You divide your budget for each category by the number of paychecks that you will get that month. So, if you are paid every 2 weeks and your grocery budget is $500, you will need to put $250 in that envelope every paycheck.
The whole point of the cash envelopes is that when the envelope is empty, you are done. There is no more money to spend. This practice will teach discipline to stay within your set budget every month. It will also show you that spending cash takes a conscious effort because you can physically see how much money is left.
Using a debit or credit card is so easy because you just swipe and sign. You don’t actually see how much is in the account after your purchase.
Sinking Funds
Sinking funds are so confusing to so many people. A sinking fund is basically a short-term savings goal to pay for a very specific item or category. So, for instance, you know that your property taxes are due every December and typically run about $1200, so you will need to save $100 every month of the year to pay that bill.
Sinking funds typically need to be specific and they need to be for items that you know are coming up like birthdays, Christmas, back to school supplies, etc. Each category gets its own goal and you put money in them every month until the goal is reached.
But not every sinking fund will have an obvious total and a must use by date.
An example of sinking funds that may not have an exact total would be a fund for health-related items like glasses/contacts, co-pays, and prescriptions. You can estimate this total based on previous years, but you may not know exactly when you will need it and how much you will need.
Another examples would be an auto maintenance fund that covers new tires, oil changes, and repairs. You could also have a new car fund if you know that in the next year you would like to purchase a new car and don’t want to finance it.
Typically sinking funds are money that will need to be used within the next year, but in some situations you may roll that amount over. For instance, if you budget $4000 for summer vacation, but you only spend $3600, you may want to roll that extra $400 over to the next vacation.
Of course, Dave Ramsey is going to tell you that if you are in any kind of debt besides your mortgage, you need to keep your sinking funds to a bare minimum. These funds will be for needs like taxes, maintenance, or repairs. You won’t be saving for any wants like vacations and extras, because your broke and you are trying to get out of debt as quickly as possible.

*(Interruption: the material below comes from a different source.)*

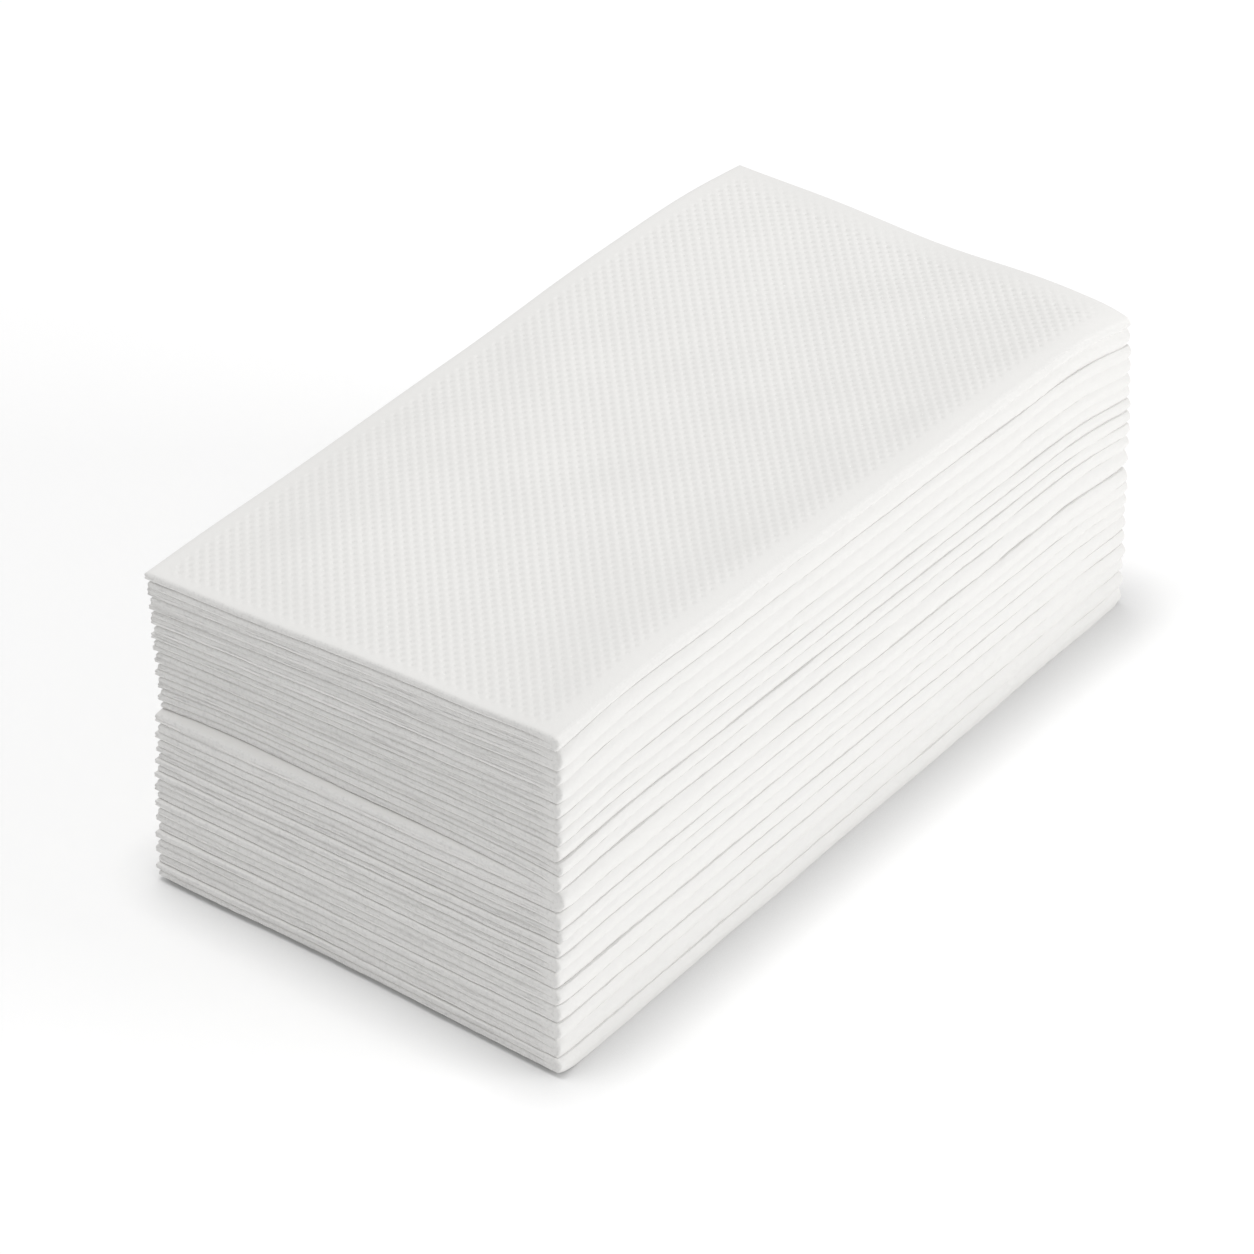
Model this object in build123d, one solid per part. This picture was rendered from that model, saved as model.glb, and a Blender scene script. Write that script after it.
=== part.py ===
from build123d import *

import os

# Driving dimensions, in millimetres.
# X runs along a napkin from its cut edges to its cross fold, Y across it from its
# spine fold to its open side, and Z up. The origin is under the middle of the stack.

# One napkin: a square sheet folded three times, into eight layers.
napkin_length = 200.0
napkin_width = 102.5

# The whole stack, from the floor to the top face.
stack_height = 76.5

# The layers lie in pairs. Two pairs make a leaf, and the spine fold joins two leaves.
spine_opening = 0.5
pair_opening = 0.16
pair_stagger = 0.4
cut_leaf_setback = 0.9
cross_fold_depth = 2.5

# A pressed fold bulges less than a half round, by this share of what is folded there.
fold_nose_share = 0.3

# How the napkins lie on each other, in two bundles.
bundle_step = 2.2
side_scatter = 0.9
turn_scatter = 0.3

# Thickness of each napkin from the bottom one up, as a share of the others' in stack_height.
lower_thickness_shares = [1.24, 1.22, 1.05, 1.14, 1.08, 1.08, 0.85, 0.88, 0.82, 1.06, 1.46]
upper_thickness_shares = [1.01, 0.81, 0.97, 0.86, 0.94, 0.93, 1.28, 0.90, 1.32, 1.03]

# How far each napkin's cut edges stand back, as a share of bundle_step.
lower_back_shares = [0.00, 0.12, 0.04, 0.18, 0.06, 0.15, 0.02, 0.10, 0.20, 0.05, 0.00]
upper_back_shares = [1.00, 1.06, 0.92, 0.96, 0.80, 0.66, 0.58, 0.40, 0.22, 0.00]

# How far each spine fold stands back, as a share of side_scatter.
lower_side_shares = [0.30, 0.50, 0.70, 0.15, 0.35, 0.70, 0.65, 0.60, 1.00, 0.75, 0.95]
upper_side_shares = [0.55, 0.65, 0.35, 0.65, 0.30, 0.25, 0.00, 0.35, 0.30, 0.95]

# How far each napkin is turned about the vertical, as a share of turn_scatter, in degrees.
lower_turn_shares = [0.5, 0.2, 0.6, 0.3, 0.7, 0.4, 0.8, 0.5, 0.7, 0.4, 0.9]
upper_turn_shares = [-0.8, -0.5, -0.9, -0.6, -0.3, -0.6, -0.2, -0.4, 0.1, -0.3]


def wrapped_section(outer, inner, upper_end, lower_end, nose=0, creased=False):
    """A flat band bent into a U round the spine axis, with both its legs towards +Y.

    The upper leg ends in a fold that bulges by the nose, or is cut square without one.
    A creased band has a sharp bend inside the U, and any other a round one.
    """
    upper_tip = Line((upper_end, outer), (upper_end, inner))
    if nose:
        tip = (upper_end + nose, (outer + inner) / 2)
        upper_tip = ThreePointArc((upper_end, outer), tip, (upper_end, inner))
    bend = [ThreePointArc((0, inner), (-inner, 0), (0, -inner))]
    if creased:
        bend = [Line((0, inner), (-inner, 0)), Line((-inner, 0), (0, -inner))]
    edges = [
        Line((0, outer), (upper_end, outer)),
        upper_tip,
        Line((upper_end, inner), (0, inner)),
        *bend,
        Line((0, -inner), (lower_end, -inner)),
        Line((lower_end, -inner), (lower_end, -outer)),
        Line((lower_end, -outer), (0, -outer)),
        ThreePointArc((0, -outer), (-outer, 0), (0, outer)),
    ]
    return make_face(edges)


def far_end_outline(thickness):
    """A napkin seen from its open side: each leaf turns back on itself at the cross fold."""
    leaf = (thickness - spine_opening) / 2
    nose = leaf * fold_nose_share
    near, far = -napkin_length / 2, napkin_length / 2 - nose
    low, high = -thickness / 2, thickness / 2
    edges = [
        Line((near, low), (far, low)),
        ThreePointArc((far, low), (far + nose, low + leaf / 2), (far, low + leaf)),
        Line((far, low + leaf), (far, high - leaf)),
        ThreePointArc((far, high - leaf), (far + nose, high - leaf / 2), (far, high)),
        Line((far, high), (near, high)),
        Line((near, high), (near, low)),
    ]
    return make_face(edges)


def along_napkin(section, start, length):
    """Runs a section along X, from its place on the napkin."""
    return extrude(Plane.YZ.offset(start) * section, amount=length)


def folded_napkin(thickness):
    """One napkin, centred on the origin in X and Y and standing on Z = 0."""
    pair = ((thickness - spine_opening) / 2 - pair_opening) / 2
    nose = pair * fold_nose_share
    outside = thickness / 2
    inside = spine_opening / 2
    fold_end = napkin_width - outside - nose
    cut_end = fold_end - cut_leaf_setback
    inner_fold_end = fold_end - pair_stagger
    inner_cut_end = cut_end - pair_stagger

    outer_pair = wrapped_section(outside, outside - pair, fold_end, cut_end, nose)
    inner_pair = wrapped_section(
        inside + pair, inside, inner_fold_end, inner_cut_end, nose, creased=True
    )
    fold_filling = wrapped_section(
        outside - pair, inside + pair, inner_fold_end, inner_cut_end
    )

    near = -napkin_length / 2
    fold_start = napkin_length / 2 - cross_fold_depth
    body = along_napkin(outer_pair, near, napkin_length)
    body += along_napkin(inner_pair, near, napkin_length)
    body += along_napkin(fold_filling, fold_start, cross_fold_depth)

    outline = Plane.XZ * far_end_outline(thickness)
    body &= extrude(outline, amount=napkin_width, both=True)
    return Pos(0, outside - napkin_width / 2, outside) * body


def stacked_napkins():
    """Every napkin in its place, from the bottom one up, face to face."""
    thickness_shares = lower_thickness_shares + upper_thickness_shares
    back_shares = lower_back_shares + upper_back_shares
    side_shares = lower_side_shares + upper_side_shares
    turn_shares = lower_turn_shares + upper_turn_shares
    napkins = []
    height = 0
    for number, thickness_share in enumerate(thickness_shares):
        thickness = stack_height * thickness_share / sum(thickness_shares)
        place = Pos(bundle_step * back_shares[number], side_scatter * side_shares[number], height)
        turn = Rot(0, 0, turn_scatter * turn_shares[number])
        napkins.append(place * turn * folded_napkin(thickness))
        height += thickness
    return napkins


def centred(napkins):
    """Moves the stack so that the middle of its box stands over the origin."""
    box = Compound(napkins).bounding_box()
    middle = box.center()
    return [Pos(-middle.X, -middle.Y, -box.min.Z) * napkin for napkin in napkins]


os.makedirs("parts", exist_ok=True)
for number, napkin in enumerate(centred(stacked_napkins()), start=1):
    export_step(napkin, f"parts/napkin_{number:02d}.step")
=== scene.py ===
"""A stack of folded paper napkins, 21 sheets in two bundles, on a pale studio floor.

Each napkin is one closed surface. Two leaves of four layers are wrapped round a spine fold. Their
cut edges face -X, their cross folds +X, and their open side +Y. Shapes are worked out in
millimetres, and turn into metres where a mesh is made.
"""

import math
from types import SimpleNamespace

import bmesh
import bpy
import numpy as np
from mathutils import Matrix, Vector


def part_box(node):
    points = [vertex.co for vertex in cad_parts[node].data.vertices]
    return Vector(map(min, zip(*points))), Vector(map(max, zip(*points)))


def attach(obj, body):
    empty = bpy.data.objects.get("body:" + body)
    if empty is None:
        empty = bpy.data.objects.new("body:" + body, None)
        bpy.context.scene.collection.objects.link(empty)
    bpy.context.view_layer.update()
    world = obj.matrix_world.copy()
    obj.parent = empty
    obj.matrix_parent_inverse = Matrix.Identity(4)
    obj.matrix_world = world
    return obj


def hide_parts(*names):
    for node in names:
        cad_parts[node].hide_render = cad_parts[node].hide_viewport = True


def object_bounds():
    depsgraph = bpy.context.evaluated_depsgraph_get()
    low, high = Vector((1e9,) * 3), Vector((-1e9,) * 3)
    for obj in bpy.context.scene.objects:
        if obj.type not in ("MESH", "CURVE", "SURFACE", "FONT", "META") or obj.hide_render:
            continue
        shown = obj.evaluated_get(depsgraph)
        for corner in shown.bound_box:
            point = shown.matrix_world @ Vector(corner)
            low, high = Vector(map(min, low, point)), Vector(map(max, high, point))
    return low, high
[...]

The Budget Mom approach is more of a YOLO (you only live once) and she wants you to still have fun and have vacations as long as you can pay cash for them. Using her laid-back approach will keep you from racking up more debt for wants, but it will make getting out of debt take much longer.
Dave Ramsey vs The Budget Mom, which one is right for you?

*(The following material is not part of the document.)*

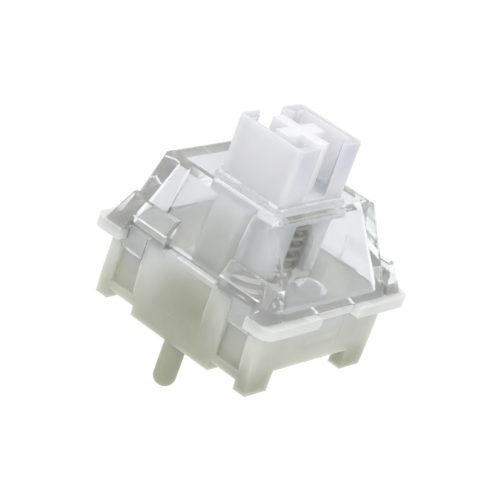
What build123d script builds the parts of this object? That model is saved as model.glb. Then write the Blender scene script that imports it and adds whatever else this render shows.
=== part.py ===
from build123d import *
import os

# Contactless key switch for a keyboard plate. Millimetres, +Z along the stroke,
# origin on the board plane in the middle of the housing, light window towards -Y.

# Fit to the plate, the board and the keycap
plate_seat_height = 5.0
plate_hole_width = 14.0
plate_thickness = 1.5
plate_hole_play = 0.05
peg_diameter = 1.6
peg_edge_margin = 0.12
peg_length = 3.5
peg_tip_radius = 0.75
cross_span = 4.1
cross_arm_width = 1.2
cross_setback = 0.35
travel = 4.0

# Lower housing
flange_seat_width = 0.98
flange_thickness = 0.8
flange_corner_radius = 0.9
flange_tab_length_front = 2.08
flange_tab_length_back = 2.48
body_corner_radius = 0.7
side_wall_taper = 0.555
side_upright_height = 1.3
side_wall_thickness = 1.125
end_wall_thickness = 1.025
cavity_corner_radius = 0.6
floor_thickness = 0.9
deep_floor_reach_y = 3.0
riser_thickness = 0.6
raised_floor_thickness = 0.85
window_arch_height = 1.55
side_arch_height = 0.75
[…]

So, because both of these coaches have a lot of similarities but also lots of differences, how will you know if either of these plans are right for you?
I have compiled a list that will give you a better idea if your personality and lifestyle will fit better with one versus the other.
When Dave Ramsey is probably better for you…
- you want to be digital and use an app on your phone.
- if the thought of doing a lot of math with a calculator makes you sick (every dollar app does it for you).
- you want reminders sent to your phone to pay certain bills because you may have the tendency to overlook due dates.
- your income doesn’t really matter. The Dave Ramsey methods will work if you are low income or high income.
- you don’t mind making small and big sacrifices to get out from under debt as quickly as possible (live like no one else now, so you can live like no one else later).
- you are ready to say goodbye to debt forever and never use it or rack up a balance again.
- you are ready to start immediately and get working on a budget now.
When The Budget Mom is probably better for you…
- you love to journal and are obsessed with highlighters and pens.
- you want to physically hold your budget in your hand.
- you don’t mind working with a calculator to figure out the math.
- you have a fairly decent income (The Budget Mom says that it will work for low income, but if you really want to follow the 9 step plan, you will have to have a decent income).
- you have issues with overspending.
- you do not want to make any major lifestyle changes (like not buying clothes, going on vacations, and eating out)
- you are okay with having your debt for a while (it will take longer to pay off debt because you are not focusing all your money on it)
- you need to ease into working on your finances (the first 4 steps are all about figuring out your why and your goals, lots of tracking your spending and then making a budget, this requires prep work to get started)
Please don’t get me wrong, I think both of these plans are doable as long as you want to do them! Both plans take discipline and commitment.
I feel like Dave Ramsey is more of a leap of faith into the deep end and of a swimming pool and working your way out to the shallow end. It works best for those that want to make huge changes and completely flip their financial house in a very short amount of time.
The Budget Mom is a beautiful plan for those that really need to get their emotions in check, want to understand why they are spending, and figuring out how to move forward without racking up more debt. It works best for those that want to ease into budgeting and eventually improve their financial situation and don’t mind if it takes a while to do it.
Now the great part is that you don’t have to decide between these two financial coaches, you can take advantage of different parts of each program that you like and skip the parts that you don’t like. For instance, you can start with that $1000 emergency fund, attack your debt with everything you have, and still save for a family vacation.
The only plan that will help you and your family, is the one that works for you and your family. My family doesn’t mind living below our means and getting out of debt as fast as humanly possible.
It may be way too big of a shock to your family to give up every luxury that you have grown accustomed to having, and that is okay. Sit down with your partner/spouse and family, and really talk out what is important to you.
Make a list of what everyone needs to be happy and then create a financial strategy that you feel comfortable doing.
If you pick a plan that is too strict and too hard for you to maintain, it will be like going on a fad diet. You will be super excited and motivated at the beginning and then you will burn out and quit very quickly.
We are trying to make changes to financial habits to better our families and our situations.
As with any plans, you will stumble and have roadblocks and that is okay. The hard part is getting back up and keep working towards your goals.
Good financial habits don’t happen overnight. They take lots of practice!